It's O's instead of ayes or nays Junket: A team of distinguished ladies and gentleman from Washington vote unanimously for the Orioles and breast cancer research.

April 15, 1997|By Jamie Stiehm | Jamie Stiehm,SPECIAL TO THE SUN

A team of Washington Senators came to Camden Yards yesterday, but not to play ball against the Orioles. Those days are long gone.

Instead, an entourage of U.S. senators -- all Republicans, for some reason -- and congressmen boarded a Baltimore-bound train at Union Station to schmooze, socialize, dress down and show support for a good cause, finding a cure for breast cancer. Not to mention the fun of hanging out with actress Lynda Carter, who still looks like Wonder Woman and threw the opening pitch at last night's game against the Minnesota Twins.

"My theory is, she's one of the few women who could throw it to the mound and have it get there," said Sydney Ferguson, who accompanied one of the Senate's most eligible bachelors, Tennessee Republican Fred Thompson.

Thompson is the chairman of the Senate committee investigating campaign finance practices. But he managed to avoid all talk of politics on the train, where passengers were serenaded by a barbershop quartet singing -- what else? -- "Take Me Out to the Ball Game."

"I would have changed seats" if anyone had tried to talk shop, said Thompson, who added, "I find it mandatory to get out of Washington."

But there were also those that apparently could not tear themselves away from work. New York Sen. Alphonse D'Amato, who was due to meet his date, Kathy Finley, at the game and make it a double-date with Thompson and Ferguson, did not make the train. His fate remained unknown at this writing.

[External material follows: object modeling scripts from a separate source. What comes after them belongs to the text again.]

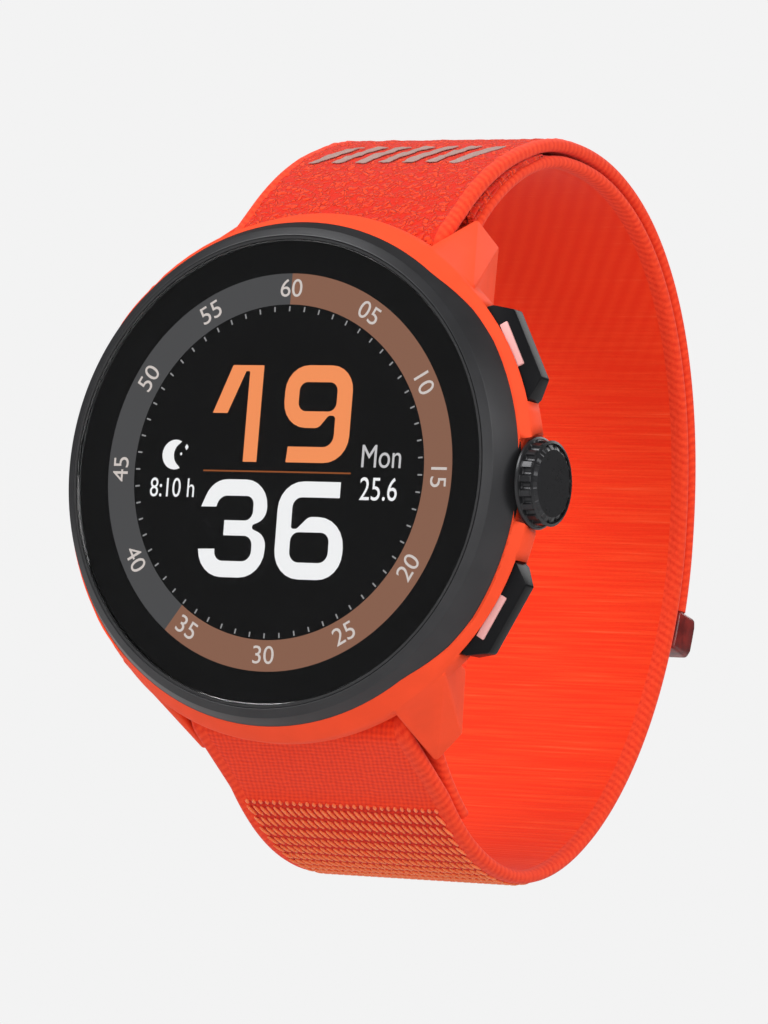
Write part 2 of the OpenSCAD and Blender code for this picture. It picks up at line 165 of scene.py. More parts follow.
class Finish:
    """A procedural material around one Principled shader."""

    def __init__(self, name, **constants):
        self.material = bpy.data.materials.new(name)
        self.material.use_nodes = True
        self.tree = self.material.node_tree
        self.shader = self.tree.nodes["Principled BSDF"]
        for key, value in constants.items():
            socket = self.shader.inputs[key.replace("_", " ")]
            socket.default_value = (*value, 1.0) if isinstance(value, tuple) and len(value) == 3 else value

    def node(self, kind, settings=None, values=(), output=0):
        """Adds a node: its settings first, then the values or links of its sockets."""
        made = self.tree.nodes.new(kind)
        for key, value in (settings or {}).items():
            setattr(made, key, value)
        pairs = values.items() if isinstance(values, dict) else enumerate(values)
        for key, value in pairs:
            self.feed(made.inputs[key], value)
        return Wire(self, made.outputs[output])

    def feed(self, socket, value):
        if isinstance(value, Wire):
            self.tree.links.new(value.socket, socket)
        elif isinstance(value, tuple) and len(value) == 3 and socket.type == "RGBA":
            socket.default_value = (*value, 1.0)
        else:
            socket.default_value = value

    def mix(self, share, first, second):
        """Colour between two colours."""
        made = self.tree.nodes.new("ShaderNodeMix")
        made.data_type = "RGBA"
        self.feed(made.inputs[0], share)
        self.feed(made.inputs[6], first)
        self.feed(made.inputs[7], second)
        return Wire(self, made.outputs[2])

    def place(self):
        """Object coordinates, in millimetres."""
        at = self.node("ShaderNodeTexCoord", output=3)
        return self.node("ShaderNodeVectorMath", {"operation": "SCALE"}, {"Vector": at, "Scale": 1 / MM})

    def cloth(self):
        """The piece's own UV map: along the strap and across it, in millimetres."""
        at = self.node("ShaderNodeUVMap", {"uv_map": "weave"})
        return self.node("ShaderNodeVectorMath", {"operation": "SCALE"}, {"Vector": at, "Scale": 1 / MM})

    def parts(self, vector):
        """The three numbers of a vector."""
        split = self.tree.nodes.new("ShaderNodeSeparateXYZ")
        self.feed(split.inputs[0], vector)
        return [Wire(self, socket) for socket in split.outputs]

    def noise(self, vector, scale, detail=3.0, rough=0.5):
        return self.node("ShaderNodeTexNoise", {}, {
            "Vector": vector, "Scale": scale, "Detail": detail, "Roughness": rough})

    def cells(self, vector, scale, feature="F1"):
        return self.node("ShaderNodeTexVoronoi", {"feature": feature}, {"Vector": vector, "Scale": scale})

    def stretch(self, vector, x, y, z):
        return self.node("ShaderNodeVectorMath", {"operation": "MULTIPLY"}, {0: vector, 1: (x, y, z)})

    def set(self, **values):
        for key, value in values.items():
            self.feed(self.shader.inputs[key.replace("_", " ")], value)

    def bump(self, height, depth):
        """Feeds the shader's normal from a height from 0 to 1, whose full depth is in millimetres."""
        values = {"Height": height, "Distance": depth * MM, "Strength": 1.0}
        self.set(Normal=self.node("ShaderNodeBump", {}, values))


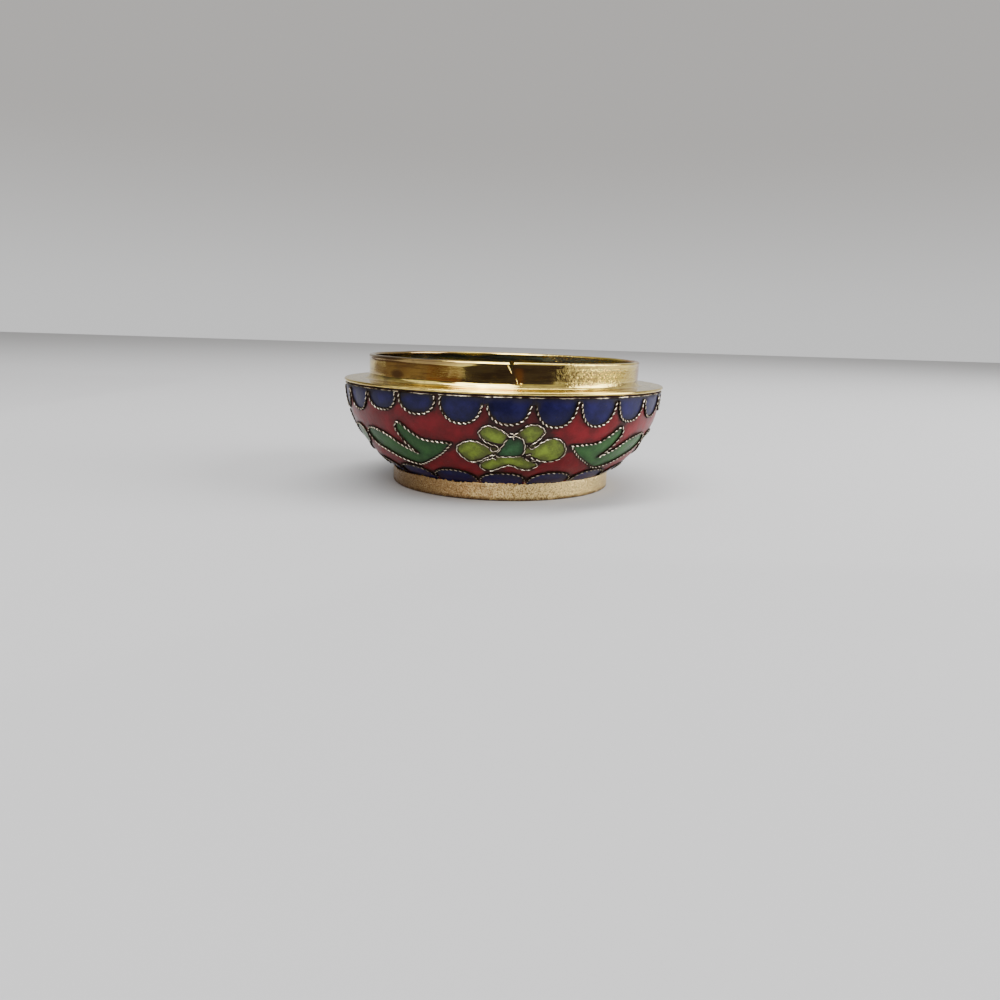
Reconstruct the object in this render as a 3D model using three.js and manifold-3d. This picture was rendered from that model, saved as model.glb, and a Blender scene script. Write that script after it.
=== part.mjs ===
// The lower half of a small round cloisonne trinket box, in millimetres, +Z up.
// The origin is on the box's axis, at the plane that it stands on. Azimuth 0 faces -Y, towards the
// flower on the front, and grows towards +X.
// Pieces: an enamelled copper bowl, a brass foot ring, a brass collar with a shoulder flange, a plain
// border wire under the shoulder, and the wires that fence off the enamel cells.
import * as THREE from "three";
import { mergeVertices } from "three/addons/utils/BufferGeometryUtils.js";
import Module from "manifold-3d";

const wasm = await Module();
wasm.setup();

// ---- driving dimensions ----
const SHOULDER_RADIUS = 22; // outer edge of the shoulder flange
const TURNS = 60; // flat sides in one turn of each lathed piece

// The bowl's outer wall is a quarter ellipse, swept round the axis.
const WALL_CENTRE_RADIUS = 6.65;
const WALL_CENTRE_Z = 13.9;
const WALL_HALF_WIDTH = 15.1;
const WALL_HALF_HEIGHT = 14;
const WALL_THICKNESS = 1.25; // copper with enamel on both faces
const BOWL_TOP_Z = 13.72;
const BOWL_BASE_Z = 1.5; // flat underside, inside the foot ring
const OUTER_STEPS = 8; // straight runs along the wall's curve
const INNER_STEPS = 5;

const FOOT_RADIUS = 15.2;
const FOOT_INNER_RADIUS = 13.95;
const FOOT_TOP_Z = 2.16;
const FOOT_INNER_TOP_Z = 1.4;
const FOOT_EDGE = 0.25; // worn lower edge
const FOOT_OFFSET_X = -0.12; // the ring was soldered a little off centre

const COLLAR_RADIUS = 18.6;
const COLLAR_WALL = 0.5;
const COLLAR_TOP_Z = 17.4;
const RIM_BEAD = 0.14; // how far the rolled rim stands out
const FLANGE_UNDER_Z = 13.8;
const FLANGE_TOP_Z = 14.18; // the flat seat that a lid would rest on
const COVE_RADIUS = 0.75; // hollow curve from the wall down to the flange
const COVE_STEPS = 3;

const NICK_AZIMUTH = 2.6;
const NICK_WIDTH = 0.58;
const NICK_DEPTH = 1.1;

// Wires: a ridge on a flat base, laid on the enamel with a hair's gap.
const WIRE_GAP = 0.04;
const WIRE_HEIGHT = 0.2;
const ROPE_HALF_WIDTH = 0.17; // tight two-strand rope
const PETAL_HALF_WIDTH = 0.13; // thinner wire round the petals
const BORDER_HALF_WIDTH = 0.12; // plain wire under the shoulder
const BORDER_DROP = 0.3;

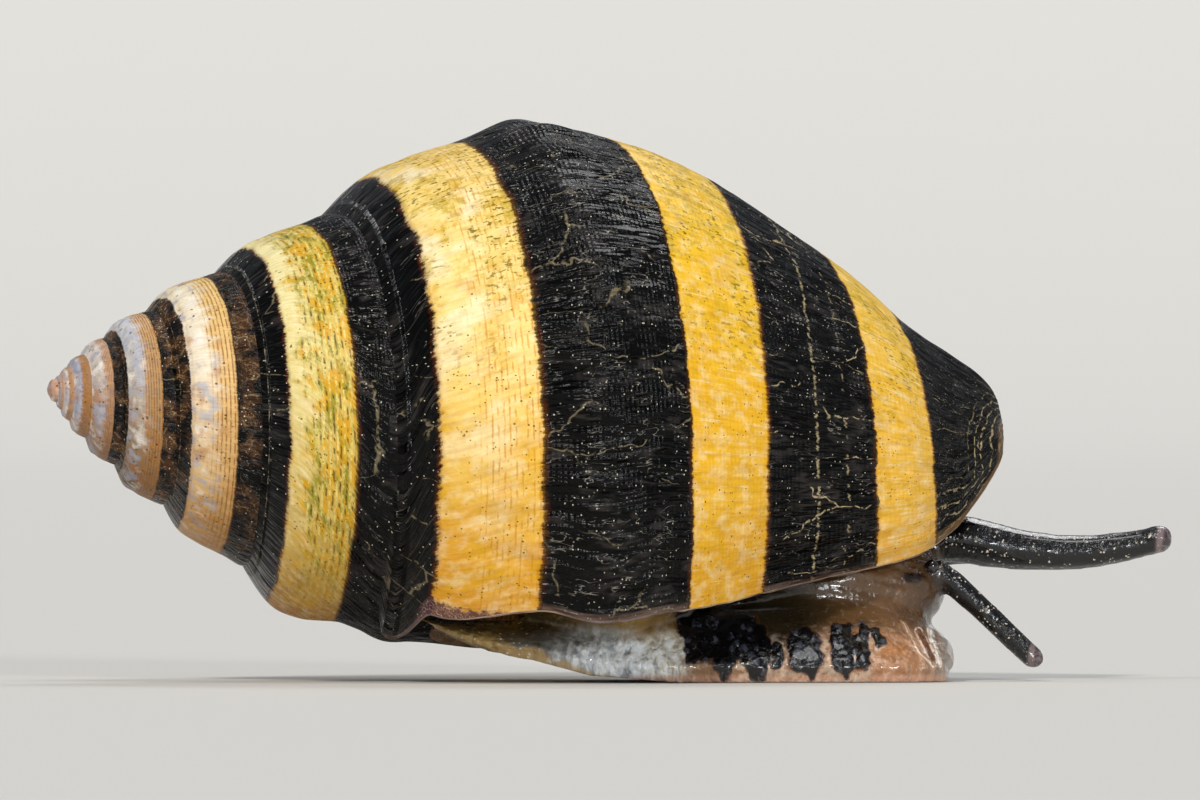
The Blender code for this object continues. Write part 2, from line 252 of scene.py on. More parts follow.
def dots(source, scale, size, share, sides="3D"):
    # round dots in some of the cells
    found = cells(source, scale, sides=sides)
    near = between(found["Distance"], size * 0.6, size, 1, 0)
    red = newNode("SeparateColor", found["Color"]).outputs[0]
    return product(near, maths("LESS_THAN", red, share))


def objectMm():
    # object coordinates in millimetres
    return scaled(newNode("TexCoord").outputs["Object"], (1000, 1000, 1000))


def attribute(name):
    return newNode("Attribute", attribute_name=name).outputs["Fac"]


def finishPaint(shader, colour, height, depth, rough, gloss):
    # height has a depth in mm; gloss holds the shader's other sockets
    relief = newNode("Bump")
    relief.inputs["Distance"].default_value = depth * mm
    feed(relief.inputs["Height"], height)
    feed(shader.inputs["Base Color"], colour)
    feed(shader.inputs["Normal"], relief.outputs[0])
    feed(shader.inputs["Roughness"], rough)
    for name, value in gloss.items():
        shader.inputs[name].default_value = value


# mesh helpers

def opened(mesh):
    bm = bmesh.new()
    bm.from_mesh(mesh)
    return bm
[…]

The ebullient woman who made the train run on time was Priscilla Mack, executive chairman of the annual Race for the Cure this year. "With a name like Connie Mack, I thought, I might can do this!" she said.

Mack is married to Connie Mack, senator from Florida and grandson of the famed Connie Mack, longtime owner and manager of the Philadelphia Athletics. She said she expected to raise $250,000 for breast cancer research from the day, mostly from corporate sponsors.

Mack is a five-year survivor of breast cancer, the "magic number" that greatly improves your prognosis. Mack said that 95 percent of cases are curable if diagnosed early enough, so "we don't have to lose so many women to this disease."

Also on the train were Maryland's Rep. Constance Morella sitting with Assistant Surgeon General Susan Blumenthal. They were happy to point out that federal funding for breast cancer research and treatment has increased sixfold since 1990, from $90 million to over $600 million now.

"I lost my mother to breast cancer 20 years ago, when we couldn't say the word out loud," said Dr. Blumenthal, who called it an "epidemic" that affects one out of eight women in their lifetimes.

"In this festive atmosphere, it's hard to talk about the realities," said Carter, who was on the train with her husband, lawyer Robert Altman, and 9-year-old son, Jamie.

Decked out in white from top to toe, she fixed her blue eyes on whomever she was talking to, and told Redskins player Ken Harvey, "I can't flirt with you because I'm married."

Utah Sen. Robert Bennett was wondering "where all the Democrats are," though organizers said Senate Minority Leader Tom Daschle was expected to come from New York to Baltimore by plane.

Donna Shalala, secretary of Health and Human Services, had an answer for that. Arriving on her own after the train parked at pTC Camden Yards, she told Mack, "I've been negotiating with your colleagues all afternoon on the budget."

To those who wonder whether she will follow in Secretary of State Madeline Albright's footsteps and throw out the first pitch, "George Will has been threatening to get me out here," said Shalala, an avid athlete.